Google-owned DeepMind AI reveals 3D structures of 'entire protein universe'
It took Ferdinand Perutz and John Kendrew years of work to finally unlock the structure of globular proteins. Over six decades later, AlphaFold, the revolutionary AI network of Google's London-based AI company DeepMind, has predicted structures for nearly all cataloged proteins known to mankind in just about 12 months. Do you know how many that is? Over 200 million proteins.
Why does this story matter?
The subject of artificial intelligence can still easily cause a heated discussion. Both proponents and opponents have strong arguments to support their cases. However, we can all agree that artificial intelligence can certainly accelerate scientific discoveries. DeepMind's AlphaFold is a prime example of that. Its benefits outweigh the risks by a huge margin, and the new achievement is a testament to that.
AlphaFold can predict 3D structures from chemical composition
AlphaFold uses a technique called 'deep learning' to determine the 3D structure of proteins. It can predict the structure of a protein from its chemical composition. When it was launched a year ago, it had a database of 350,000 structures, which is now at a mind-boggling 200+ million. The database is set up in partnership with European Molecular Biology Laboratory's European Bioinformatics Institute (EMBL-EBI).
How accurate are AlphaFold's predictions?
Traditionally, scientists have used methods such as X-ray crystallography and cryo-electron microscopy, which are both time-consuming and expensive to understand protein structures. AlphaFold made it easier for the scientific community by predicting highly accurate structures with much fewer hassles. According to EMBL-EBI, around 35% of predictions are deemed highly accurate, while another 45% are considered good enough to rely on for many applications.

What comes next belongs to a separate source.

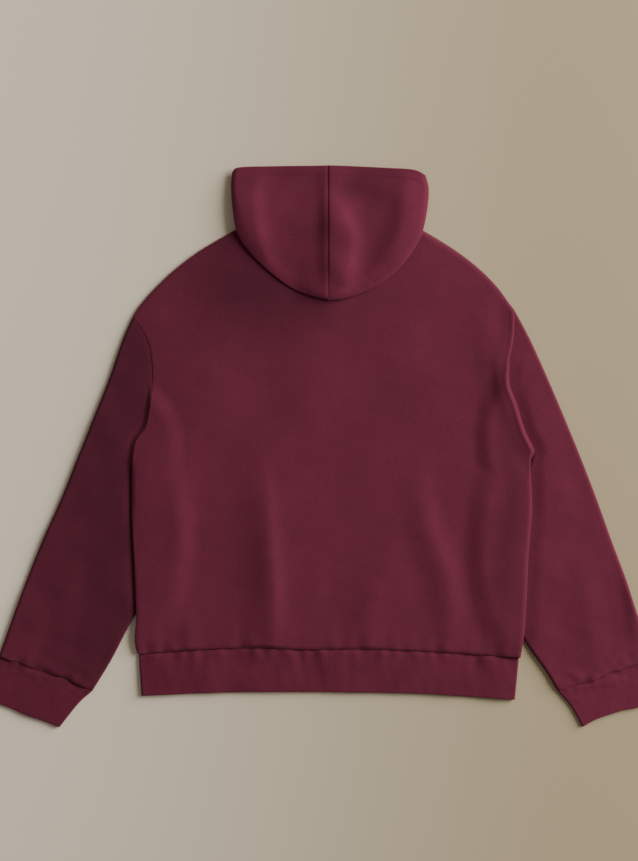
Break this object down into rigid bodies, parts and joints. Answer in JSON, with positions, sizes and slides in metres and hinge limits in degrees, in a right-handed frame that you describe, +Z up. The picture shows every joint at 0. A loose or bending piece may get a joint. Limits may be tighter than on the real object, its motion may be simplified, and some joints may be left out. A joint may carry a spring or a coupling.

The AI network's code and data are free to use
Since its introduction, AlphaFold has proved to be a major blessing for scientists. DeepMind's CEO Demis Hassabis described it as a "gift" to humanity as it is free to use for any purpose and has an irrevocable open source license. According to Hassabis, over 500,000 scientists have used the database to view over two million structures. It has helped scientists make new discoveries.
AlphaFold's database has 23 terabytes of content
For its predictions, AlphaFold used another database called UniProt. Now, every protein sequence on UniProt will have a corresponding structure. AlphaFold's database is now 23 terabytes big and all 200+ million structures can be downloaded via Google Cloud Public Datasets.
Understanding the structure of proteins is important for developing medicines
Understanding the structure of proteins is important for developing medicines and in other areas of biochemistry. It is the interplay between molecules and proteins that gives the desired result. However, this process is complicated due to the structural complexity of proteins. Although they are amino acid strings, they can fold, bend, and even get tangled. In fact, a protein's folds determine how it functions.
AlphaFold can solve 'protein folding' issues faced by scientists
Scientists spend countless hours understanding the structure of proteins so that their folds don't block molecules from attaching. In the case of drugs, any mistake can lead to adverse reaction. AlphaFold is seen as a solution to this 'protein folding problem.' Its huge database can help scientists understand protein structure without spending a lot of time in labs and in an economical way.
Several scientific experiments and articles have used AlphaFold's structures
Since its introduction, AlphaFold has driven several scientific endeavors. University of Yale scientists used the database to help in their goal to create a highly effective Malaria vaccine in April. Similarly, a University of California experiment to understand the coronavirus and prepare for other pandemics received a much-needed push with AlphaFold's predictions. There have also been thousands of scientific articles that used AlphaFold's structures.